Hot Pants, Love Potions, and the Go-Go Genesis of Southwest Airlines — Great headline. And some interesting details from the history of Southwest to commemorate 50 years of flying. As for forecasts: “So what about the next fifty years? ‘Who knows?’ [Southwest CEO Gary] Kelly says. ‘Maybe we’ll have flying cars or something. But I kind of doubt it. Here we are, fifty years after 1971, and we still fly the same type of airplane.’” (h/t JPK for sending this!)
How America Fractured into Four Parts — Long, and controversial by nature, but worth some thought.
He Thought He Could Outfox the Gig Economy. He Was Wrong — An in-depth and gut-wrenching look at the life of a gig driver. “Jeffrey Fang was a ride-hailing legend, a top earner with relentless hustle. Then his minivan was carjacked—with his kids in the back seat.”

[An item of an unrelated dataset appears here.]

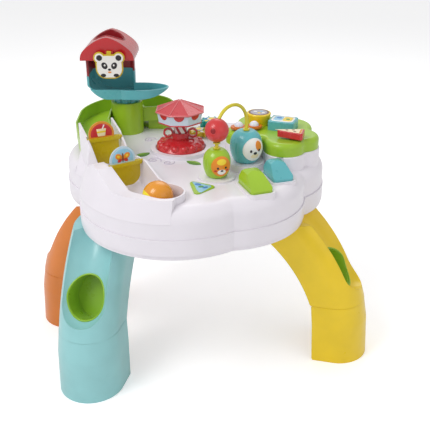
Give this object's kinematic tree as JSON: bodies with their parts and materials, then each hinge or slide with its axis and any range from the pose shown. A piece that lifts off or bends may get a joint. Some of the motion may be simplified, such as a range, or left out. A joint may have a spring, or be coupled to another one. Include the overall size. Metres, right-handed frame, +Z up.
{
  "type": "musical activity table",
  "caption": "Toddler activity table with a cloud-shaped top, bowed legs with cups, a ball tower and run, carousel, spinning drums, bead arch, pedal keys and music buttons.",
  "frame": {"origin": "on the floor, under the middle of the whole object's bounding box", "axes": "+Z up, -Y towards the child at the front with the pedal keys, +X to the right of the front"},
  "size_m": [0.642, 0.4997, 0.55],
  "materials": {
    "white_body": "smooth moulded, slightly lilac white",
    "lime_plastic": "smooth moulded",
    "aqua_plastic": "smooth moulded",
    "aqua_leg": "smooth moulded, pale",
    "orange_leg": "smooth moulded",
    "yellow_leg": "smooth moulded",
    "yellow_plastic": "smooth moulded",
    "red_plastic": "smooth moulded",
    "roof_red": "smooth moulded, bell roof",
    "dark_red_plastic": "smooth moulded, in shadow",
    "candy_stripe": "red slanting stripes on white",
    "valance_print": "white and pale blue with red scallops",
    "wire_yellow": "powder coated rod",
    "steel": "plain",
    "rubber_grey": "soft, matt",
    "board_green": "solder mask",
    "black_plastic": "plain",
    "battery_jacket": "printed sleeve, no marks",
    "print_face": "printed animal face",
    "print_disc": "printed round picture",
    "print_badge": "printed pond picture",
    "leaf_green": "two-tone green",
    "orange_face": "orange with a pale muzzle",
    "dog_face_print": "white with an orange patch",
    "orange_plastic": "smooth moulded",
    "clear_dome": "frosted light cover",
    "teal_plastic": "smooth moulded",
    "ball_plastic": "orange with a yellow half"
  },
  "bodies": {
    "table": {"deck_shell": "white_body", "base_shell": "white_body", "ball_ramp": "white_body", "spiral_slide": "lime_plastic", "tower_column": "lime_plastic", "tower_chute": "aqua_plastic", "house_walls": "dark_red_plastic", "house_roof": "roof_red", "bear_pin": "steel", "carousel_spindle": "steel", "arch_wire": "wire_yellow", "key_pads": "rubber_grey", "pond_badge": "print_badge", "leaf_plates": "leaf_green", "panel_cover": "lime_plastic", "button_mat": "rubber_grey", "circuit_board": "board_green", "speaker": "black_plastic", "battery_box": "black_plastic", "battery_door": "white_body", "batteries": "battery_jacket", "battery_contacts": "steel", "gear_pins": "white_body", "housing_screws": "steel", "front_leg": "aqua_leg", "front_cup": "lime_plastic", "front_foot": "aqua_leg", "left_leg": "orange_leg", "left_cup": "lime_plastic", "left_foot": "orange_leg", "right_leg": "yellow_leg", "right_cup": "lime_plastic", "right_foot": "yellow_leg"},
    "bear": {"bear_plate": "yellow_plastic", "bear_face": "print_face"},
    "upper_gate_body": {"upper_gate": "yellow_plastic", "upper_gate_disc": "print_disc"},
    "lower_gate_body": {"lower_gate": "yellow_plastic", "lower_gate_disc": "print_disc"},
    "carousel": {"carousel_base": "red_plastic", "carousel_hub": "red_plastic", "carousel_column": "candy_stripe", "carousel_valance": "valance_print", "carousel_roof": "red_plastic"},
    "lion": {"lion_drum": "lime_plastic", "lion_face": "orange_face"},
    "dog": {"dog_drum": "aqua_plastic", "dog_face": "dog_face_print"},
    "bead": {"arch_bead": "red_plastic"},
    "lime_key_body": {"lime_key": "lime_plastic"},
    "aqua_key_body": {"aqua_key": "aqua_plastic"},
    "drum_button_body": {"drum_button": "yellow_plastic"},
    "book_button_body": {"book_button": "aqua_plastic"},
    "slice_button_body": {"slice_button": "red_plastic"},
    "butterfly_body": {"butterfly_button": "orange_plastic", "butterfly_domes": "clear_dome"},
    "switch": {"power_switch": "black_plastic"},
    "yellow_gear_body": {"yellow_gear": "yellow_plastic"},
    "teal_gear_body": {"teal_gear": "teal_plastic"},
    "ball": {"play_ball": "ball_plastic"}
  },
  "joints": [
    {"name": "carousel_spin", "type": "hinge", "parent": "table", "child": "carousel", "pos_m": [-0.03272, 0.0427, 0.38], "axis": [0, 0, 1], "continuous": true},
    {"name": "lion_spin", "type": "hinge", "parent": "table", "child": "lion", "pos_m": [0.03428, -0.0923, 0.385], "axis": [0, 0, 1], "continuous": true},
    {"name": "dog_spin", "type": "hinge", "parent": "table", "child": "dog", "pos_m": [0.08528, -0.0433, 0.4], "axis": [0, 0, 1], "continuous": true},
    {"name": "yellow_gear_spin", "type": "hinge", "parent": "table", "child": "yellow_gear_body", "pos_m": [-0.00072, 0.1187, 0.364], "axis": [0, 0, 1], "continuous": true},
    {"name": "teal_gear_spin", "type": "hinge", "parent": "table", "child": "teal_gear_body", "pos_m": [0.02391, 0.15022, 0.369], "axis": [0, 0, 1], "continuous": true},
    {"name": "upper_gate_swing", "type": "hinge", "parent": "table", "child": "upper_gate_body", "pos_m": [-0.15872, -0.0523, 0.41], "axis": [-0.8988, -0.4384, 0], "range_deg": [-30, 40]},
    {"name": "lower_gate_swing", "type": "hinge", "parent": "table", "child": "lower_gate_body", "pos_m": [-0.11572, -0.1153, 0.388], "axis": [-0.848, -0.5299, 0], "range_deg": [-30, 40]},
    {"name": "bear_swing", "type": "hinge", "parent": "table", "child": "bear", "pos_m": [-0.16472, 0.1022, 0.523], "axis": [1, 0, 0], "range_deg": [-35, 15]},
    {"name": "bead_slide", "type": "hinge", "parent": "table", "child": "bead", "pos_m": [0.05978, -0.0678, 0.4386], "axis": [-0.6928, 0.7211, 0], "range_deg": [0, 138]},
    {"name": "lime_key_press", "type": "slide", "parent": "table", "child": "lime_key_body", "axis": [0, 0, -1], "range_m": [0, 0.004], "stiffness_N_per_m": 300, "springref_m": -0.004},
    {"name": "aqua_key_press", "type": "slide", "parent": "table", "child": "aqua_key_body", "axis": [0, 0, -1], "range_m": [0, 0.004], "stiffness_N_per_m": 300, "springref_m": -0.004},
    {"name": "drum_button_press", "type": "slide", "parent": "table", "child": "drum_button_body", "axis": [0, 0, -1], "range_m": [0, 0.003], "stiffness_N_per_m": 350, "springref_m": -0.003},
    {"name": "book_button_press", "type": "slide", "parent": "table", "child": "book_button_body", "axis": [0, 0, -1], "range_m": [0, 0.003], "stiffness_N_per_m": 350, "springref_m": -0.003},
    {"name": "slice_button_press", "type": "slide", "parent": "table", "child": "slice_button_body", "axis": [0, 0, -1], "range_m": [0, 0.003], "stiffness_N_per_m": 350, "springref_m": -0.003},
    {"name": "butterfly_press", "type": "slide", "parent": "table", "child": "butterfly_body", "axis": [0, 0, -1], "range_m": [0, 0.003], "stiffness_N_per_m": 350, "springref_m": -0.003},
    {"name": "power_switch_slide", "type": "slide", "parent": "table", "child": "switch", "axis": [1, 0, 0], "range_m": [0, 0.006]},
    {"name": "ball_lift", "type": "slide", "parent": "table", "child": "ball", "axis": [0, 0, 1], "range_m": [0, 0.12]}
  ],
  "couplings": [
    {"joint": "yellow_gear_spin", "follows": "teal_gear_spin", "ratio": -1}
  ]
}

How Amazon, JP Morgan, and Berkshire Hathaway Took on American Healthcare — and Lost — An obituary of Haven has many good lessons, but even more unanswered questions.
This is the Story of a Man Who Jumped into Lake Michigan Every Day for Nearly a Year — Well, this is one way to manage through a pandemic.
The Silicon Valley of Turf: how the UK’s pursuit of the perfect pitch changed football — If you’ve ever wondered about the Moneyball-esque angle of turf management, or just how they get the grass looking so good in mid-January, there is fascinating stuff here. “If you were looking for somewhere to place a world-class sports pitch, inside Wembley stadium would be a bad choice….[like]cultivating grass in a shoebox. Between September and March, the 50-metre-high stands cast a shadow across the turf [and] light levels rarely exceed 12 micromoles, well below the 20 micromoles that grass typically needs to grow. Airflow is also poor. Without a breeze passing over it, grass becomes ‘lazy,’ as turf experts put it, and eventually it will keel over and die. Standley…uses a subsurface aeration system to increase moisture and oxygen levels in the the sand and composites that run 30cm below the surface, known as the ‘rootzone.’ [H]e also runs hot water through underground pipes to bring the temperature in the upper rootzone up to 17°C. Once the seeds have put out shoots, he rolls out lighting rigs and six gargantuan fans to simulate summer conditions. What looks like a normal patch of grass is in reality a ‘giant chemistry set.’ The English grounds-management sector alone is valued at more than £1bn and employs more than 27,000 people, with specialists in every area, from seed enthusiasts who can breed grasses that grow in the shade to scientists who develop chemicals to make grass greener…It was a big moment for English football talent when Real Madrid poached Paul Burgess from Arsenal in 2009. After starting his career at Blackpool FC, Burgess had arrived at Arsenal in 1999, rising to prominence at the age of just 21. Four years later, he put in another commanding performance at the European Championships. Not long after that, Real Madrid, the most prestigious club in world football, made their sensational transfer swoop. If you don’t remember any of this, it’s not because Burgess was a flop at Madrid. It’s because he was Arsenal’s head groundsman.”